# Auflösung ändern - Massenänderung



## Sandbagger (19. September 2003)

*Problem: Auflösung ändern - Massenänderung*

Hallo Zusammen,

ich hoffe mal das ich hier die richtige Kategorie getroffen habe.

Ich habe von meiner Digitalkamera ein paar Bilder auf meinen Rechner geladen ( ca. 600 Stück). Da ich die Auflösung dieser Bildern ändern (verkleinern) möchte, jetzt meine Frage:
Gibt es ein Programm oder überhaupt die Möglichkeit die Auflösung aller Bilder auf einmal zu ändern?
Oder muss ich mir ein paar Nächte lang jedes Bild einzeln vornehmen? 

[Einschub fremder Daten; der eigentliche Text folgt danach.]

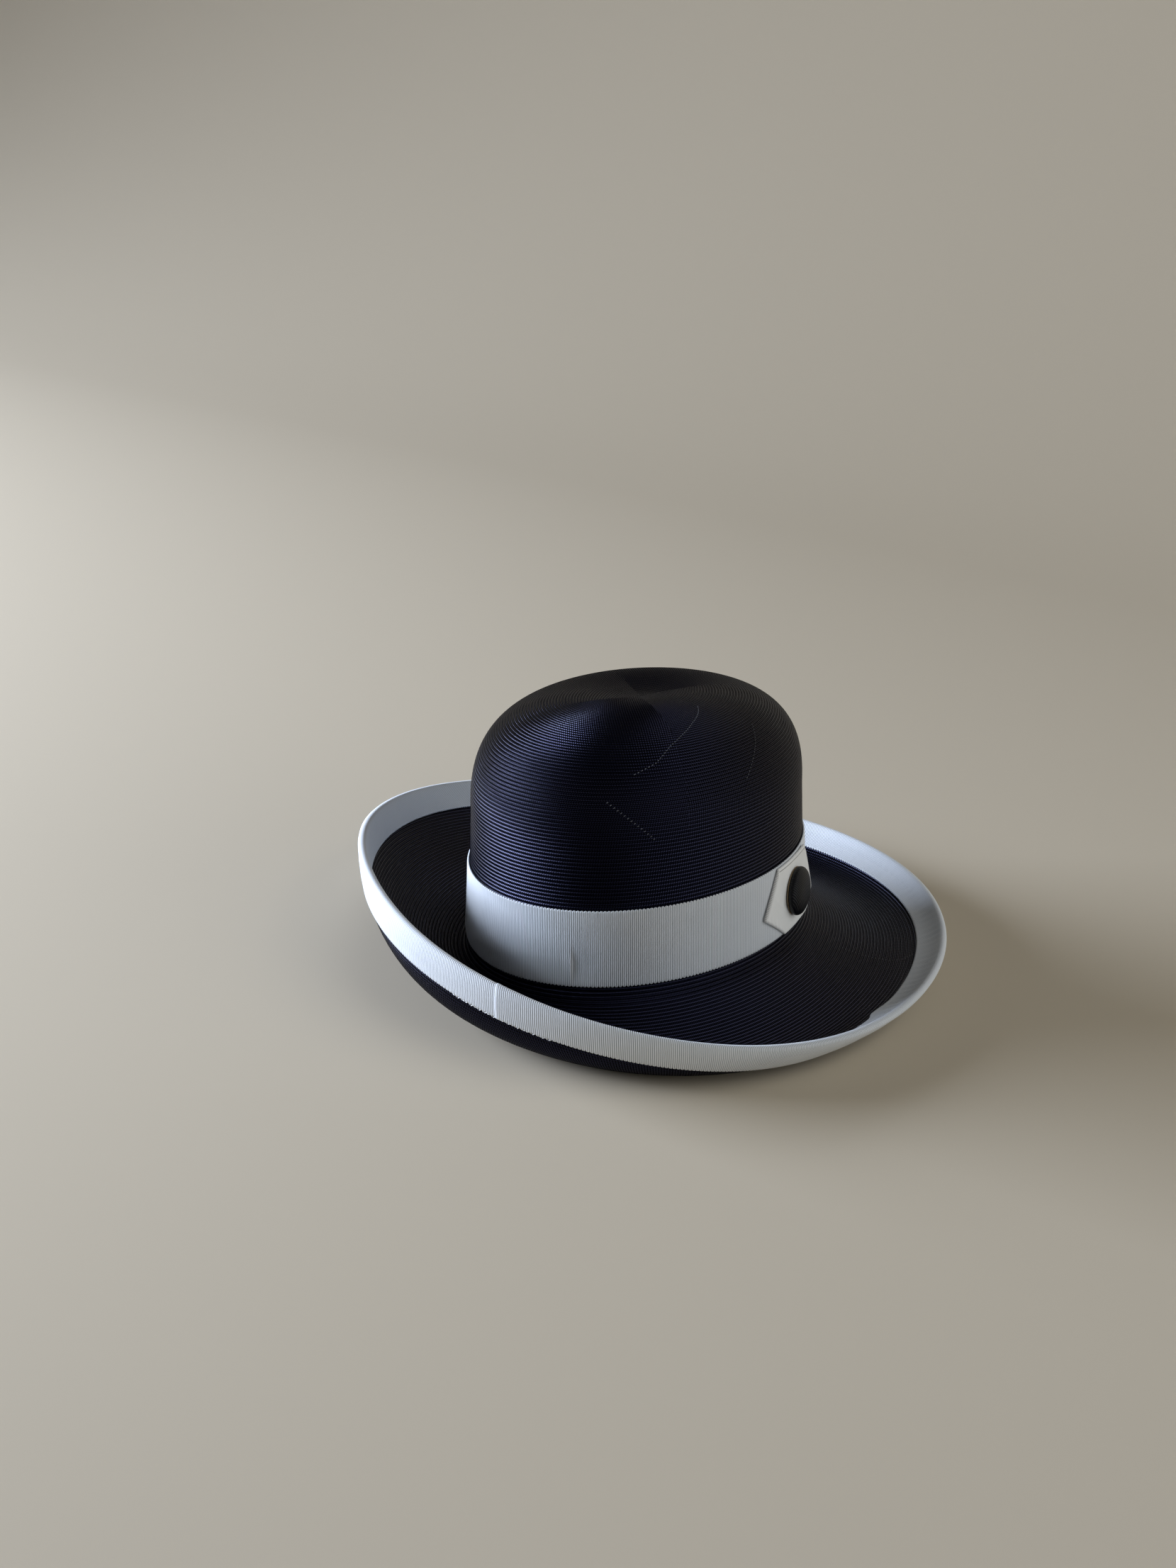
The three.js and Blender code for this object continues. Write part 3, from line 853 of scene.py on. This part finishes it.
def make_tab():
    """The folded tab: a soft sheet, pointed at both ends, with a back under it."""
    ends = (TAB_ROWS["along"][0], TAB_ROWS["along"][-1])
    half = TAB_COLUMNS // 2 + 1
    share = np.append(np.linspace(0, FINE_SHARE, half), np.linspace(FINE_SHARE, 1, half)[1:])
    along = ends[0] + (ends[1] - ends[0]) * share
    low = np.interp(along, TAB_ROWS["along"], TAB_ROWS["low"]) * BAND_HEIGHT
    high = np.interp(along, TAB_ROWS["along"], TAB_ROWS["high"]) * BAND_HEIGHT
    climb = 0.5 - 0.5 * np.cos(np.linspace(0, math.pi, TAB_HEIGHTS + 1))
    height = low + (high - low) * climb[:, None]
    place = np.broadcast_to(along * TAB_LENGTH, height.shape)
    to_end = along / np.where(along < 0, *ends)
    under = 2 * GAP + RIBBON + np.where(along < 0, TAB_LIFT_BACK, TAB_LIFT_FRONT) * to_end**2
    from_top = (high - height) * np.where(along < BACK_EDGE_END, BACK_EDGE_SLOPE, 1)
    from_side = np.minimum(share, 1 - share) * TAB_LENGTH
    from_edge = np.minimum(np.minimum((height - low) * FOOT_SLOPE, from_top), from_side)
    roll = np.sqrt(np.clip(1 - (1 - np.clip(from_edge / TAB_ROLL, 0, 1)) ** 2, 0, 1))
    corded = np.clip((BACK_EDGE_END - along) / SOFT_START, 0, 1) * np.clip(1 - from_top / CORDED_WIDTH, 0, 1)
    cord = np.cos(FULL_TURN * (height / CORD_RUN + from_top * CORD_SLANT) / TAB_CORD)
    seam = bell(from_top, TAB_SEAM, SEAM_WIDE) * np.clip((along - BACK_EDGE_END) / SOFT_START, 0, 1)
    pucker = np.cos(place * PUCKER_TURN) * bell(height - low, PUCKER_UP, PUCKER_TALL) * (along < PUCKER_END)
    relief = TAB_CORD_HEIGHT * corded * cord - SEAM_DEPTH * seam + PUCKER_DEPTH * pucker
    relief = relief + tab_creases(place, height)
    turn = (BUTTON_FORWARD + place) / (HEAD_LENGTH / 2)
    face = wall_point(turn, height, under + TAB_EDGE + (RIBBON + relief) * roll)
    uvs = np.stack([place, height], -1)
    # Painted shade for the tab's material: darker in the grooves between the corded stitches and along the
    # seam.
    shade = corded * (0.5 - 0.5 * cord) + seam
    front, vertex = wrap_grid("tab_ribbon", face, uvs)
    front.data.attributes.new("shade", "FLOAT", "POINT").data.foreach_set("value", shade[vertex])
    rear = wrap_grid("tab_back", wall_point(turn, height, under), uvs)[0]
    rear.data.attributes.new("shade", "FLOAT", "POINT")
    join_sheets(front, rear)
    return front


# The button's dome springs from a rim this share of its height up. The tan rim shows round its back.
BUTTON_RIM = 0.35
DOME_ROUND = 0.55
BACK_ROUND = 0.3
BACK_FLAT = 0.6
TAN_RIM_INSET = 0.45
TAN_RIM_UP = 0.28
TAN_RIM_WIDE = 1.2
TAN_RIM_TALL = 1.1


def on_button_seat(flat, up, wide):
    """Points of a round piece on the button's seat, from how far out and how wide each vertex goes, and the
    direction that it goes wide in."""
    turn = BUTTON_FORWARD / (HEAD_LENGTH / 2)
    seat = wall_point(turn, BUTTON_UP, 3 * GAP + 2 * RIBBON)
    out = outward_at(turn)
    way = flat[:, :2] / np.maximum(np.hypot(flat[:, 0], flat[:, 1]), 1e-6)[:, None]
    level = way[:, :1] * np.cross(UPRIGHT, out) + way[:, 1:] * UPRIGHT
    return seat + up[:, None] * out + wide[:, None] * level, way


def make_button():
    """The covered button: a sphere flattened to a dome with a rounded rim and a flat back."""
    bpy.ops.object.select_all(action="DESELECT")
    bpy.ops.mesh.primitive_uv_sphere_add(segments=96, ring_count=64, radius=1)
    piece = bpy.context.object
    piece.name = "button_cover"
    flat = read_points(piece.data)
    level = np.hypot(flat[:, 0], flat[:, 1])
    high = flat[:, 2]
    dome = BUTTON_RIM + (1 - BUTTON_RIM) * high
    back = BUTTON_RIM * (1 + np.sign(high) * np.abs(high) ** BACK_FLAT)
    up = BUTTON_HEIGHT * np.where(high >= 0, dome, back)
    wide = BUTTON_DIAMETER / 2 * np.where(high >= 0, level**DOME_ROUND, level**BACK_ROUND)
    points, way = on_button_seat(flat, up, wide)
    write_points(piece.data, points)
    write_uvs(piece.data, wide[:, None] * way)
    return piece


def make_rim():
    """The thin tan shell that shows round the back of the covered button."""
    bpy.ops.object.select_all(action="DESELECT")
    bpy.ops.mesh.primitive_torus_add(major_segments=72, minor_segments=10, major_radius=1, minor_radius=0.25)
    piece = bpy.context.object
    piece.name = "button_rim"
    flat = read_points(piece.data)
    wide = BUTTON_DIAMETER / 2 - TAN_RIM_INSET + (np.hypot(flat[:, 0], flat[:, 1]) - 1) * TAN_RIM_WIDE
    write_points(piece.data, on_button_seat(flat, TAN_RIM_UP + flat[:, 2] * TAN_RIM_TALL, wide)[0])
    return piece


# How blunt the ends of a grain are, from 0 for flat to 1 for round
GRAIN_ENDS = 0.7


def make_grains(name, places, ways, ups, long, thick):
    """Small rounded grains laid at places, each of them long one way and lying flat on what it is on."""
    grains = []
    for place, way, up in zip(places, ways, ups):
        bpy.ops.object.select_all(action="DESELECT")
        bpy.ops.mesh.primitive_uv_sphere_add(segments=10, ring_count=7, radius=1)
        grain = bpy.context.object
        flat = read_points(grain.data)
        way = way / np.linalg.norm(way)
        up = up / np.linalg.norm(up)
        ends = np.sign(flat[:, 2:]) * np.abs(flat[:, 2:]) ** GRAIN_ENDS
        sides = flat[:, :1] * np.cross(up, way) + flat[:, 1:2] * up
        write_points(grain.data, place + ends * long / 2 * way + sides * thick / 2)
        grains.append(grain)
    select_only(*grains)
    bpy.ops.object.join()
    grains[0].name = name
    return grains[0]


def grains_on(surface, turns, seconds, pitch, slant):
    """Places, ways and outward directions of grains every pitch along a path on a surface. The path is given
    as turns in degrees and as the surface's second values."""
    share = np.linspace(0, 1, PATH_SAMPLES)
    stops = np.linspace(0, 1, len(turns))
    turn = np.radians(np.interp(share, stops, turns))
    second = np.interp(share, stops, seconds)
    travelled = length_along(surface(turn, second))
    at = np.arange(pitch / 2, travelled[-1], pitch)
    turn = np.interp(at, travelled, turn)
    second = np.interp(at, travelled, second)
    here = surface(turn, second)
    round_way = surface(turn + NUDGE, second) - here
    up_way = surface(turn, second + NUDGE) - here
    round_way = round_way / np.linalg.norm(round_way, axis=1, keepdims=True)
    up_way = up_way / np.linalg.norm(up_way, axis=1, keepdims=True)
    return here, round_way + slant * up_way, np.cross(round_way, up_way)


# Lines where strands of straw were ended and new ones laid in, by turn in degrees and by place up the crown
# or out along the brim
CROWN_SPLICES = (
    {"turn": (287.2, 304.2), "climb": (1.22, 1.03)},
    {"turn": (357.2, 338), "climb": (1.51, 1.21)},
    {"turn": (349, 329.2, 319, 311.5, 304.8, 296.5), "climb": (1.79, 1.67, 1.59, 1.52, 1.42, 1.36)},
)
BRIM_SPLICE = {"turn": (13.2, 17, 20.2), "share": (0.35, 0.72, 0.8)}
ROW_TOP = 0.12
CROWN_SPLICE_PITCH = 1.1 * ROW_PITCH
CROWN_SPLICE_SLANT = 0.6
BRIM_SPLICE_SLANT = 0.3
SPLICE_LONG = 1.0
SPLICE_THICK = 0.34


def crown_skin(turn, climb):
    """Point on the tops of the crown's rows."""
    return crown_point(turn, climb, ROW_TOP)


def brim_skin(turn, share):
    """Point on the tops of the brim's rows."""
    return brim_point(turn, share * brim_width(turn), ROW_TOP)


def make_splices():
    """The ends of the strands, as short pale grains."""
    runs = []
    for path in CROWN_SPLICES:
        run = grains_on(crown_skin, path["turn"], path["climb"], CROWN_SPLICE_PITCH, CROWN_SPLICE_SLANT)
        runs.append(run)
    run = grains_on(brim_skin, BRIM_SPLICE["turn"], BRIM_SPLICE["share"], ROW_PITCH, BRIM_SPLICE_SLANT)
    runs.append(run)
    places, ways, ups = [np.concatenate(part) for part in zip(*runs)]
    return make_grains("straw_splices", places, ways, ups, SPLICE_LONG, SPLICE_THICK)


# Stitches along the lower edge of the binding on each side of its join, between two turns in degrees
STITCH_TURNS = (262, 280)
STITCH_PITCH = 1.55
STITCH_LONG = 1.5
STITCH_THICK = 0.5
STITCH_TILT = 0.9
STITCH_SINK = 0.1
STITCH_INSET = 0.2


def binding_foot(turn, share):
    """Point along the lower edge of the binding, on its outer face."""
    return brim_point(turn, brim_width(turn) - BINDING_BELOW - STITCH_INSET + share, -STRAW - BINDING_GROOVE)


def make_stitches():
    """Frayed thread and the stitches that hold the lapped end, each one tilted its own way."""
    places, ways, ups = grains_on(binding_foot, STITCH_TURNS, (0, 0), STITCH_PITCH, 0)
    uneven = np.sin(np.arange(len(places)) * 2.4)[:, None]
    ways = ways + uneven * STITCH_TILT * np.cross(ways, ups)
    places = places - ups * STITCH_SINK * uneven
    return make_grains("join_stitches", places, ways, ups, STITCH_LONG, STITCH_THICK)


straw = lacquered_straw()
finish_piece(make_crown(), "crown", straw)
finish_piece(make_brim(), "brim", straw)
finish_piece(make_band(), "hat_band", ribbed_ribbon("band_grosgrain", BAND_RIB))
finish_piece(make_binding(), "edge_binding", ribbed_ribbon("edge_grosgrain", BINDING_RIB))
finish_piece(make_tab(), "band_tab", pressed_ribbon())
finish_piece(make_button(), "button", button_cloth())
finish_piece(make_rim(), None, plain_finish("tan_rim", "#8a7454", 0.45))
finish_piece(make_splices(), None, plain_finish("cut_straw", "#6b6c70", 0.6))
finish_piece(make_stitches(), None, plain_finish("white_thread", "#f4f5f6", 0.6))


def make_floor(size, height, bend, colour):
    """Floor and backdrop in one sweep, so that no line shows behind the hat."""
    bpy.ops.object.select_all(action="DESELECT")
    bpy.ops.mesh.primitive_plane_add(size=size, location=(0, -size / 4, 0))
    floor = bpy.context.object
    floor.name = "floor"
    bpy.ops.object.mode_set(mode="EDIT")
    bpy.ops.mesh.select_mode(type="EDGE")
    bpy.ops.mesh.select_all(action="DESELECT")
    bpy.ops.object.mode_set(mode="OBJECT")
    for edge in floor.data.edges:
        edge.select = all(floor.data.vertices[index].co.y > 0 for index in edge.vertices)
    bpy.ops.object.mode_set(mode="EDIT")
    bpy.ops.mesh.extrude_region_move(TRANSFORM_OT_translate={"value": (0, 0, height)})
    bpy.ops.mesh.select_all(action="DESELECT")
    bpy.ops.object.mode_set(mode="OBJECT")
    for edge in floor.data.edges:
        ends = [floor.data.vertices[index].co for index in edge.vertices]
        edge.select = all(end.y > 0 and end.z < height / 2 for end in ends)
    bpy.ops.object.mode_set(mode="EDIT")
    bpy.ops.mesh.bevel(offset=bend, offset_type="OFFSET", segments=24)
    bpy.ops.object.mode_set(mode="OBJECT")
    bpy.ops.object.shade_smooth()
    bpy.ops.object.transform_apply(location=True, rotation=True, scale=True)
    material, shader = blank_material("painted_floor")
    shader.inputs["Base Color"].default_value = linear(colour)
    shader.inputs["Roughness"].default_value = 0.9
    floor.data.materials.append(material)


def soft_light(name, place, size, power, colour):
    """A large soft light that looks at the hat."""
    data = bpy.data.lights.new(name, "AREA")
    data.shape = "RECTANGLE"
    data.size, data.size_y = size
    data.energy = power
    data.color = linear(colour)[:3]
    light = bpy.data.objects.new(name, data)
    light.location = place
    aim = Vector((0, 0, 0.06)) - Vector(place)
    light.rotation_euler = aim.to_track_quat("-Z", "Y").to_euler()
    bpy.context.scene.collection.objects.link(light)


make_floor(size=10, height=5, bend=1.6, colour="#cfc2ab")
soft_light("window", place=(-1.72, -0.52, 0.5), size=(1.5, 0.6), power=80, colour="#dbe8ff")
soft_light("room", place=(2.26, 0.1, 1.4), size=(3.4, 2.8), power=36, colour="#f8fcff")


def fill_light(strength, colour):
    """A faint even light from all round."""
    world = bpy.data.worlds.new("room_light")
    world.use_nodes = True
    world.node_tree.nodes["Background"].inputs["Color"].default_value = linear(colour)
    world.node_tree.nodes["Background"].inputs["Strength"].default_value = strength
    bpy.context.scene.world = world


fill_light(strength=0.08, colour="#f4f0ea")
bpy.context.scene.view_settings.view_transform = "Standard"

# Camera where the photograph was taken from, about the hat as it stands
CAMERA_PLACE = Vector((0.3863, -1.049, 0.4988))
CAMERA_TARGET = Vector((-0.0079, -0.0082, 0.0596))
CAMERA_UP = Vector((-0.2435, 0.2974, 0.9232))


def photo_camera():
    """The one camera, which never moves."""
    data = bpy.data.cameras.new("photo_camera")
    data.sensor_width = 36
    data.lens = 54.09
    data.shift_x = -0.0301
    data.shift_y = 0.0324
    data.clip_start = 0.01
    data.clip_end = 100
    camera = bpy.data.objects.new("photo_camera", data)
    bpy.context.scene.collection.objects.link(camera)
    back = (CAMERA_PLACE - CAMERA_TARGET).normalized()
    right = CAMERA_UP.cross(back).normalized()
    turn = Matrix((right, back.cross(right), back)).transposed().to_4x4()
    camera.matrix_world = Matrix.Translation(CAMERA_PLACE) @ turn
    bpy.context.scene.camera = camera


photo_camera()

Freude aus dem sonnigen Stuttgart

Sandbagger


----------



## Hercules (21. September 2003)

Die Stapelverarbeitung von Photoshop benutzen...


----------



## Mark (21. September 2003)

Hi!

ACDSee macht so simple Aufgaben auch brav...


----------



## Sandbagger (23. September 2003)

*danke*

DANKE SCHÖN!

Auf die Idee bei ACDSEE zu schauen wäre ich nie gekommen.
Danke nochmal für die Ratschläge. 

PS.: Mit Photoshop kann ich leider (noch) nicht dienen 

Freude 
            Sandbagger


----------



## nightdancer (27. Januar 2004)

Paint Shop Pro kann das in Version 8 auch. Ermöglicht das aufzeichnen von Makros (wie in Word & Co.) und kann diese dann auf mehrere Bilder auf einmal anwenden.


----------



## DonPablo (12. März 2004)

Hallo,

mit der Stapelverarbeitung von FixFoto geht das auch problemlos. 

Grüsse
dp


----------